After pitching my tent and setting up, I wandered over and introduced myself to Keith and Tony, who are regulars. They come every other weekend for a race of some kind. Two weeks ago, it was the superbikes. They also came for the Nascar Truck Series, and other races throughout the season. They seemed like seasoned spectators, with their ExpressVu satellite dish set up and Nascar on their widescreen TV protected under a tarp. Keith was just making a fire and cracking a new can of beer.

“We’ll show you around the park,” he offered—“if you can keep up,” he added with a  smirk. They climbed on their mopeds and lead me over to the pits. Unlike professional motorsports, here the pits are open and you can wander through, looking at the bikes and chatting with the riders. Unless they are scrambling to prepare for a race, most are more than happy to talk with you and provide an autograph. There are children riding bicycles and dogs off leash and people barbequing their dinners, drinking and laughing. The VRRA is clearly a community among itself, and everyone is friendly and loves to talk about bikes. And there are a lot of amazing bikes. By the end of the weekend, I had over 200 photos!

One of my favourites is of a BS that someone had just rescued from the quintessential local barn for $100. The tank is speckled in a layer of rust, and there is still hay stuck in the center-stand. The new owner had already figured out for which racing class the bike was destined.

Somehow, the work involved in restoring a bike like that to racing condition relieved me of the mild anxiety I was currently feeling over a small oil leak I’d recently discovered in the lower gasket of my f650GS. It put my problems into perspective. “Just torque it down,” the BS owner said when I explained the problem. “I torque my head gasket down three or four times a day,” he added. “It’s the heat that makes the bolts loosen.” I had been thinking I’d have to remove the head and replace the gasket, a much bigger job. There are some very experienced mechanics here, and they are happy to share their knowledge with you. 

I got lost for hours looking at the beautifully restored bikes and chatting. But eventually the sun set, and the Checkerboard Floors provided the evening’s entertainment. Sometimes a cover band is just the thing, and we were treated to covers of the Tragically Hip, the Rolling Stones, Tears for Fears, and even Michael Jackson, while parents and children danced with inflatable dinosaurs and a particular skunky smell wafted through the crowd. (Remember, our American friends: it’s legal up here, but just don’t try to bring any back.) I was having a lot of fun, and that’s even before I’d seen any racing. 


Checkerboard Floors

The next morning, the first race up was the sidecar class. I climbed the hill that looks out onto Turns 8 and 9 behind my campsite, and used my hard case as a seat.

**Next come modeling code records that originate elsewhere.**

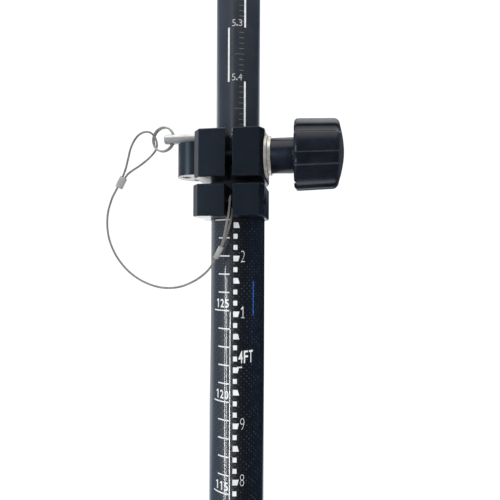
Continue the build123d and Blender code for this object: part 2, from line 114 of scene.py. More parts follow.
PRINT_THICK = 0.04 * MM
LINE_HALF = 0.35 * MM  # half the thickness of a scale's line
METRIC_MARKS = range(13, 131)  # centimetres above the point, as far as the lower tube goes
FOOT_BLOCKS = range(41, 427, 2)  # hundredths of a foot
FOOT_NUMBERS = range(5, 43)  # tenths of a foot
INNER_TENTHS = range(46, 86)  # tenths of a foot, as far as the inner tube goes
ROPE_R = 0.6 * MM

# The lanyard's route, in millimetres, point for point as the CAD source has it.
ROPE_ROUTE = [
    # tail and lower eye
    (-7.99, -20.3, 1278.92), (-4.2, -20.3, 1286.6), (-2.3, -18.0, 1292.8), (-0.4, -16.95, 1300.6),
    (0.0, -16.85, 1307.4), (0.0, -17.3, 1312.1), (0.0, -23.3, 1312.2), (0.0, -24.0, 1306.4),
    (-0.9, -24.2, 1300.2), (-2.9, -22.6, 1292.0), (-4.3, -21.8, 1286.4),
    # hanging arc
    (-8.9, -21.8, 1277.1), (-12.2, -21.2, 1271.8), (-20.5, -19.6, 1265.8), (-31.8, -16.6, 1261.7),
    (-45.3, -13.2, 1261.9), (-60.0, -9.9, 1267.5), (-71.4, -7.4, 1277.5), (-78.6, -5.4, 1290.1),
    (-80.4, -4.0, 1303.9), (-77.5, -3.2, 1315.1), (-74.71, -3.0, 1319.9),
    # upper eye and tail
    (-69.26, -3.0, 1330.54), (-67.5, -2.7, 1338.4), (-65.8, -2.4, 1346.5), (-61.7, -2.0, 1353.4),
    (-55.9, -1.6, 1355.7), (-51.3, -1.0, 1353.1), (-51.7, 5.6, 1347.8), (-55.7, 5.8, 1342.4),
    (-61.4, 2.2, 1335.8), (-66.1, -2.0, 1331.0), (-68.74, -3.0, 1328.26), (-72.34, -3.0, 1321.23),
]


# ------------------------------------------------------------------------------ camera
CAMERA_PLACE = (0.04031, -0.222, 1.281335)
CAMERA_YAW = radians(8.43)
CAMERA_PITCH = radians(90 + 0.543)
CAMERA_ROLL = radians(0.244)


def make_camera():
    """The main viewpoint: close in front of the clamps, a little below them."""
    data = bpy.data.cameras.new("camera")
    data.lens = 27.585
    data.sensor_width = 36
    data.clip_start = 0.01
    camera = bpy.data.objects.new("camera", data)
    place = Matrix.Translation(CAMERA_PLACE)
    yaw = Matrix.Rotation(CAMERA_YAW, 4, "Z")
    pitch = Matrix.Rotation(CAMERA_PITCH, 4, "X")
    roll = Matrix.Rotation(CAMERA_ROLL, 4, "Z")
    camera.matrix_world = place @ yaw @ pitch @ roll
    bpy.context.scene.collection.objects.link(camera)
    bpy.context.scene.camera = camera


# ----------------------------------------------------------------------- mesh building
def piece(name, skins, sharp=35):
    """One mesh object from (points, faces) skins, smooth but for edges sharper than that."""
    points = []
    faces = []
    for skin_points, skin_faces in skins:
        faces += [tuple(index + len(points) for index in face) for face in skin_faces]
        points += [tuple(point) for point in skin_points]
    mesh = bpy.data.meshes.new(name)
    mesh.from_pydata(points, [], faces)
    build = bmesh.new()
    build.from_mesh(mesh)
    bmesh.ops.recalc_face_normals(build, faces=build.faces)
    build.to_mesh(mesh)
    build.free()
    mesh.shade_smooth()
    mesh.set_sharp_from_angle(angle=radians(sharp))
    made = bpy.data.objects.new(name, mesh)
    bpy.context.scene.collection.objects.link(made)
    return made


def loft(loops, closed=False):
    """The skin over a row of equal loops. It joins the last to the first, or caps both."""
    rows, count = len(loops), len(loops[0])
    faces = []
    for row in range(rows if closed else rows - 1):
        a = row * count
        b = (row + 1) % rows * count
        for k in range(count):
            following = (k + 1) % count
            faces.append((a + k, a + following, b + following, b + k))
    if not closed:
        faces.append(tuple(range(count)))
        faces.append(tuple((rows - 1) * count + k for k in range(count)))
    return [point for loop in loops for point in loop], faces


def rounded(profile, radius, steps):
    """The closed profile with each corner turned into a short curve."""
    count = len(profile)
    result = []
    for index, corner in enumerate(profile):
        corner = Vector(corner)
        before = Vector(profile[index - 1]) - corner
        after = Vector(profile[(index + 1) % count]) - corner
        reach = min(radius, 0.4 * before.length, 0.4 * after.length)
        start = corner + before.normalized() * reach
        end = corner + after.normalized() * reach
        for step in range(steps + 1):
            t = step / steps
            result.append(tuple(start * (1 - t) ** 2 + corner * 2 * t * (1 - t) + end * t ** 2))
    return result


def ring_x(x, radius, count, y=0.0, z=0.0):
    """A circle, or a lobed loop where radius is a function of the angle, round an axis along X."""
    loop = []
    for k in range(count):
        angle = tau * k / count
        r = radius(angle) if callable(radius) else radius
        loop.append((x, y + r * cos(angle), z + r * sin(angle)))
    return loop


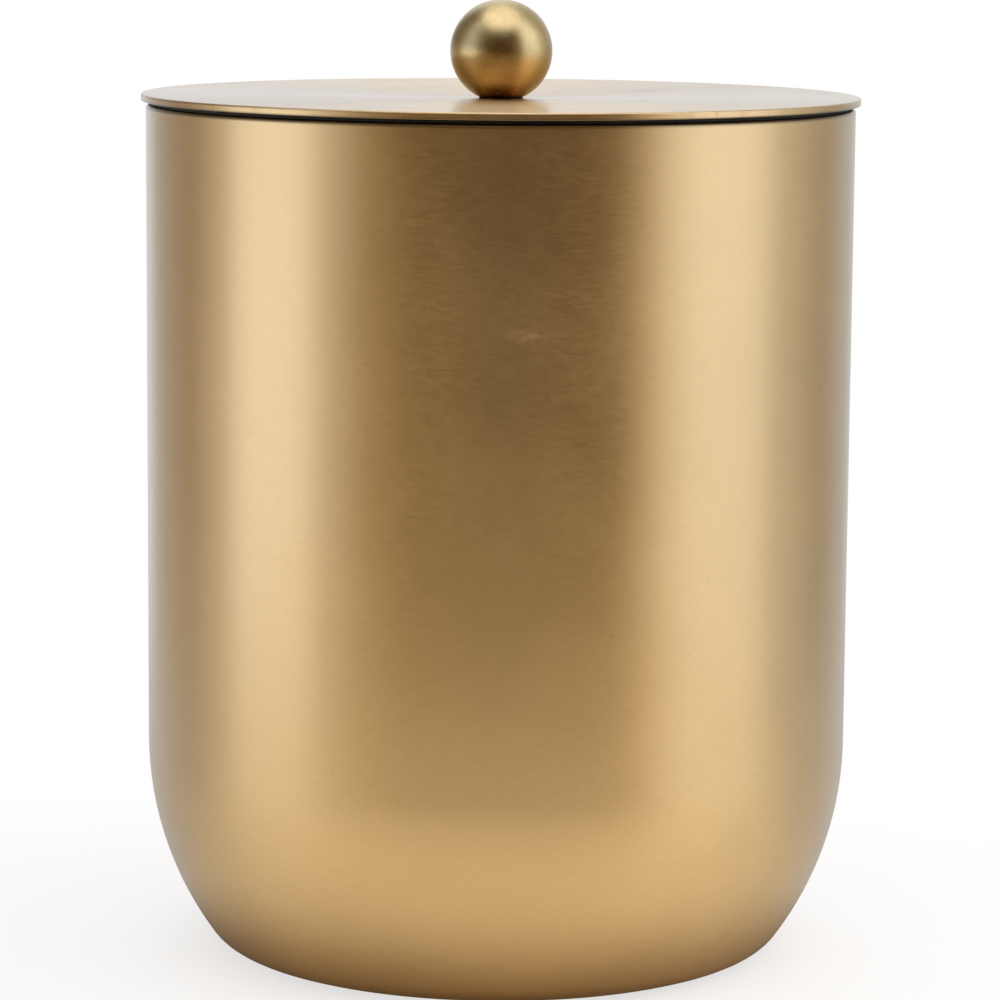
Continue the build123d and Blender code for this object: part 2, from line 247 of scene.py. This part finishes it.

The PA announcer gave final call to the riders, and I could hear them warming their engines on the starting grid out of eyesight across the infield. Then there was the unmistakable roar of engines red-lining as they headed off down Mario Andretti Straightaway. About a minute later they came through the S-turn where I was. The passengers climbed from one side to the other, hanging off so far their helmets were inches from the ground. I turned to the stranger standing beside me and said plainly, “This is awesome!” She smiled and said, “Yes, it is.”

After lunch, a light drizzle started. It’s an ordeal for these riders to change tires at the last minute, so there were a few spills through the afternoon, but fortunately no serious incidents. I rode down to Turns 3 and 4 to watch the riders come through there at speed, and then further down to Turn 5, the hairpin at the end of the straightaway, which didn’t disappoint. Someone came in hot and low-sided. It’s all part of the action. 

There are about 25 classes and about a dozen races, each six laps in length, so the races are short and the action constantly changing. Some races have three classes in them, so it can get a bit confusing for both the spectators and the PA announcer to keep straight who is leading which class, but it doesn’t really matter. It’s just exciting to watch these amateur riders race their hearts out. Okay, it’s not MotoGP, but sometimes smaller and simpler is better, whether we’re talking a motorcycle or a racing event. I love that you can get close to the action, the bikes, and the riders, something not possible at a larger event. The VRRA is built on the hard work of volunteers and the sweat, tears, and sometimes a little blood, of the riders whose passion for the sport is on display. 

If you are nostalgic about spoked wheels, carbureted engines, and polished steel gas tanks, or want to experience motorcycle racing from a bygone era, then plan a weekend ride to a VRRA race in Ontario (events for 2020 are yet to be announced, so bookmark this page and check for updates). I guarantee you’ll have a good time.